Hanson is the sole director and officer of Imprint. Hanson testified at the first hearing that the shares for Imprint are held in an irrevocable trust for the benefit of Hanson’s wife and children. Hanson is the trustee. Hanson was president of Workforce and was on its board of directors. Although Hanson claimed not to have owned any stock in Workforce, the Department presented a disclosure statement in which he states he owned 42% of Workforce stock. The Department also presented evidence from a stock purchase agreement that Hanson’s two juvenile daughters were listed together as owning almost 30% of Workforce stock, which made them the majority shareholders.
Imprint attempted to buy most if not all of the assets of Workforce from Workforce’s secured creditor. Although the secured creditor decided not to sell most of these assets, it did sell Imprint assets for approximately $3,000 to $4,000. While this evidence would not support a finding that Imprint acquired “substantially all of the assets” of Workforce, it does tend to show that Imprint attempted to acquire the entire “organization, trade or business,” and that while it could not acquire assets from Workforce, it did acquire the organization, trade or business of Workforce in the form of its employees, management, products, and trade names.
The evidence in the record supports the Commissioner’s representative’s determination that Imprint acquired the “organization, trade or business” of Workforce.
Continuation
Imprint next argues that it did not “continue such organization.” First, Imprint’s argument that Workforce marketed hard hats and Imprint did not is not persua*378sive because there is no evidence in the record that Workforce engaged in the marketing of hard hats and “Cantainers” and that Imprint did none of the same business. The only reference in the record to this fact is a letter from Imprint’s counsel supported by affidavits. This letter was generated after the second hearing and is inadmissible. The law is clear that matters not received into evidence at the trial may not be considered on appeal. Plowman v. Copeland, Buhl & Co., 261 N.W.2d 581, 583 (Minn.1977).
The Department presented evidence that Imprint continued in much of the same operations of Workforce. The Department presented evidence that Imprint continued in the same business of pad printing, screen printing, spray painting, and displays. The Department’s field auditor went on a tour of Imprint and saw that it produced the “Can-tainers” that Workforce produced. Imprint used fliers printed with the Workforce name, used the assumed name “Workforce,” and other assumed names used by Workforce. Imprint used the same phone number that Workforce had, and listed Workforce alongside Imprint. When the Department’s representative called the shared phone number the person answering the call stated Workforce. This evidence supports the Commissioner’s representative’s determination that Imprint continued the “organization, trade or business” of Workforce.
2. Due Process
Imprint argues the entire administrative process deprived it of property without due process. Challenges to the constitutionality of statutes present questions of law. In re Blilie, 494 N.W.2d 877, 881 (Minn.1993). The courts will presume statutes are constitutional, and the power to declare a statute unconstitutional should be exercised with extreme caution and only when absolutely necessary.
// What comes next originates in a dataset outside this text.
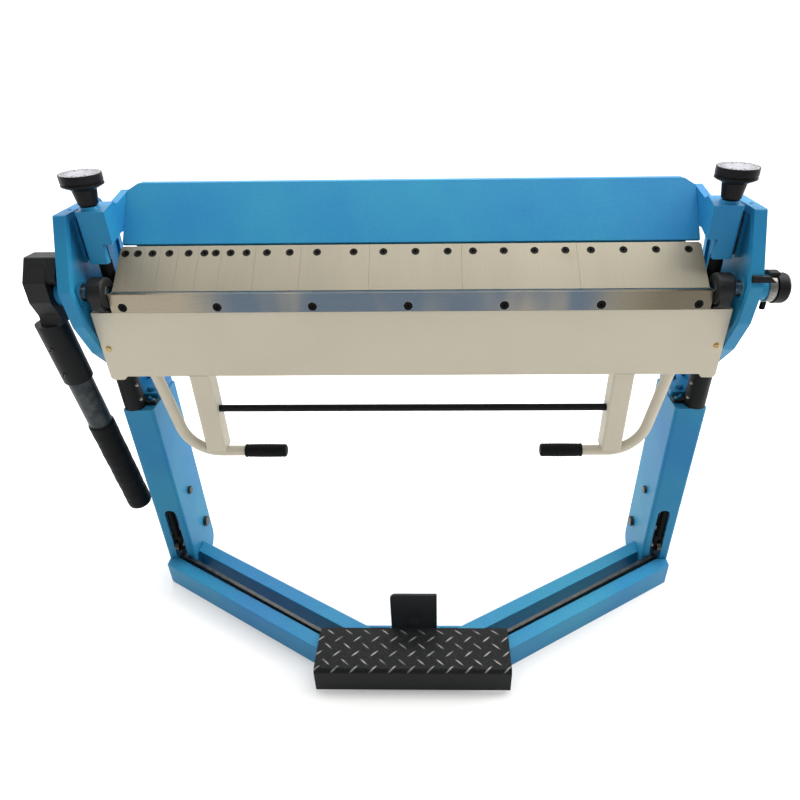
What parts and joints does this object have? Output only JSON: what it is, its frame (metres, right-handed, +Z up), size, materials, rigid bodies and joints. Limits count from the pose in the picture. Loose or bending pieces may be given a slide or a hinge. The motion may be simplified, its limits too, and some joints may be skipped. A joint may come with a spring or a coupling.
{
  "type": "foot-operated box and pan brake",
  "caption": "Floor-standing box and pan brake with segmented fingers, a swinging apron with handles and side lever, and a foot pedal that clamps the beam.",
  "frame": {"origin": "on the floor, midway between the four floor anchor holes of the two legs", "axes": "+X along the bend line to the right of someone facing the machine, +Y to the back of the machine, +Z up"},
  "size_m": [1.6025, 0.546, 1.136],
  "materials": {
    "blue_paint": "satin",
    "black_paint": "satin",
    "beige_paint": "matte",
    "finger_steel": "brushed",
    "bar_steel": "polished",
    "dark_steel": "oiled",
    "bolt_steel": "blackened",
    "zinc": "zinc plated",
    "bronze": "machined",
    "black_rubber": "matte",
    "black_plastic": "satin",
    "silver": "turned"
  },
  "bodies": {
    "frame": {"side_frame_left": "blue_paint", "side_frame_right": "blue_paint", "leg_left": "blue_paint", "leg_right": "blue_paint", "front_base_tubes": "blue_paint", "rear_base_tubes": "blue_paint", "base_cross_tube": "blue_paint", "bed_beam": "blue_paint", "bed_end_brackets": "blue_paint", "rear_tie_beam": "blue_paint", "rod_guides": "black_paint", "shaft_bushes": "bronze", "beam_guides": "dark_steel", "treadle_pivot_bolts": "zinc", "spring_anchor_bolts": "zinc", "return_springs": "dark_steel", "angle_pointer": "black_paint", "latch_bracket": "blue_paint", "latch_pin": "zinc"},
    "apron": {"apron_panel": "beige_paint", "bending_bar": "bar_steel", "bar_seat_rail": "beige_paint", "bar_screws": "bolt_steel", "hinge_blocks": "black_paint", "pivot_shaft_left": "bar_steel", "pivot_shaft_right": "bar_steel", "handle_tubes": "beige_paint", "handle_grips": "black_rubber", "handle_struts": "beige_paint", "handle_tie_rod": "black_paint", "lever_head": "black_paint", "lever_socket": "black_paint", "lever_pipe": "zinc", "lever_grip": "black_rubber", "stop_cap": "black_paint"},
    "stop_ring": {"graduated_ring": "silver", "ring_lock_screw": "dark_steel"},
    "clamp_beam": {"clamp_beam_box": "blue_paint", "finger_seat_bar": "dark_steel", "end_blocks": "blue_paint", "finger_screws": "bolt_steel", "pull_rods": "dark_steel", "rod_pins": "zinc", "finger_100": "finger_steel", "finger_150": "finger_steel", "finger_200": "finger_steel", "finger_25": "finger_steel", "finger_250": "finger_steel", "finger_270": "finger_steel", "finger_30": "finger_steel", "finger_35": "finger_steel", "finger_40": "finger_steel", "finger_45": "finger_steel", "finger_50": "finger_steel", "finger_75": "finger_steel"},
    "knob_left_body": {"knob_left": "black_plastic"},
    "knob_right_body": {"knob_right": "black_plastic"},
    "treadle": {"treadle_arms": "dark_steel", "pedal_plate": "black_paint"},
    "release_latch": {"latch_plate": "black_paint"}
  },
  "joints": [
    {"name": "apron_swing", "type": "hinge", "parent": "frame", "child": "apron", "pos_m": [0, -0.095, 0.9], "axis": [-1, 0, 0], "range_deg": [0, 135]},
    {"name": "stop_ring_turn", "type": "hinge", "parent": "apron", "child": "stop_ring", "pos_m": [0.7543, -0.095, 0.9], "axis": [-1, 0, 0], "range_deg": [0, 135]},
    {"name": "beam_lift", "type": "slide", "parent": "frame", "child": "clamp_beam", "axis": [0, 0, 1], "range_m": [0, 0.042]},
    {"name": "treadle_swing", "type": "hinge", "parent": "frame", "child": "treadle", "pos_m": [0, 0.047, 0.112], "axis": [-1, 0, 0], "range_deg": [0, 25]},
    {"name": "knob_left_turn", "type": "hinge", "parent": "clamp_beam", "child": "knob_left_body", "pos_m": [-0.656, -0.046, 1.1], "axis": [0, 0, 1], "continuous": true},
    {"name": "knob_right_turn", "type": "hinge", "parent": "clamp_beam", "child": "knob_right_body", "pos_m": [0.656, -0.046, 1.1], "axis": [0, 0, 1], "continuous": true},
    {"name": "latch_tilt", "type": "hinge", "parent": "frame", "child": "release_latch", "pos_m": [0, -0.285, 0.038], "axis": [-1, 0, 0], "range_deg": [0, 25], "stiffness_Nm_per_rad": 4}
  ],
  "couplings": [
    {"joint": "treadle_swing", "follows": "beam_lift", "rad_per_m": 10.363}
  ]
}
See In re Haggerty, 448 N.W.2d 363, 364 (Minn.1989). “The party challenging a statute has the burden of demonstrating beyond a reasonable doubt a violation of some provision of the Minnesota Constitution.” Id.
Imprint argues that combining investigative and decision-making functions makes it impossible for employers to receive a fair and impartial tribunal with a neutral and detached judge in the first instance. The U.S. Supreme Court has held, however, that a state administrative agency may combine both investigatory and decision-making functions. Withrow v. Larkin, 421 U.S. 35, 58, 95 S.Ct. 1456, 1470, 43 L.Ed.2d 712 (1975). Therefore, the statutory procedures used by the Department are constitutional.
3. Successor Employer as to Color Craft
Finally, Imprint argues it should have been given the more favorable experience rating of Color Craft, which it argues it acquired and continued. The Commissioner’s representative, at oral argument, agreed and indicated Imprint “would likely” receive the more favorable experience rating of Col- or Craft, but that favorable rating, if obtained, would be merged with the experience rating of Workforce to set a single blended rate. The Commissioner’s representative, however, stated that issue was not properly before him at that time. Because the issue was not before the Commissioner’s representative, we will not address it on appeal. See Thiele v. Stick, 425 N.W.2d 580, 582 (Minn.1988) (appellate courts will not entertain arguments made for the first time on appeal). Imprint may raise this issue before the Department, and as indicated in the Commissioner’s representative’s decision, will likely succeed in merging Color Craft’s lower experience rating with Workforce’s rating.
DECISION
The Commissioner’s representative’s determination was supported by substantial evidence and in accordance with the law. Imprint was a successor employer to Workforce. The procedures used by the Department of Economic Security to determine whether a company is a successor employer are constitutional. Because the issue of whether Imprint was a successor corporation to Color Craft was not before the Commissioner’s representative, the Commissioner’s representative did not err in not deciding *379this issue. This issue remains open for Imprint to raise again.
Affirmed.
. The Department argues that Imprint is presenting evidence not in the record. Although the Department does not state specifically what that evidence is, the issue of what type of business the two companies engaged is one such case. Imprint argues that Workforce printed hard hats, and that Imprint does not. There was no evidence in the record relating to hard hats. The only reference to this fact is a letter from Imprint's counsel supported by affidavits. This letter was generated after the second hearing. Because Imprint did not appear at the second hearing, it did not present evidence on this issue.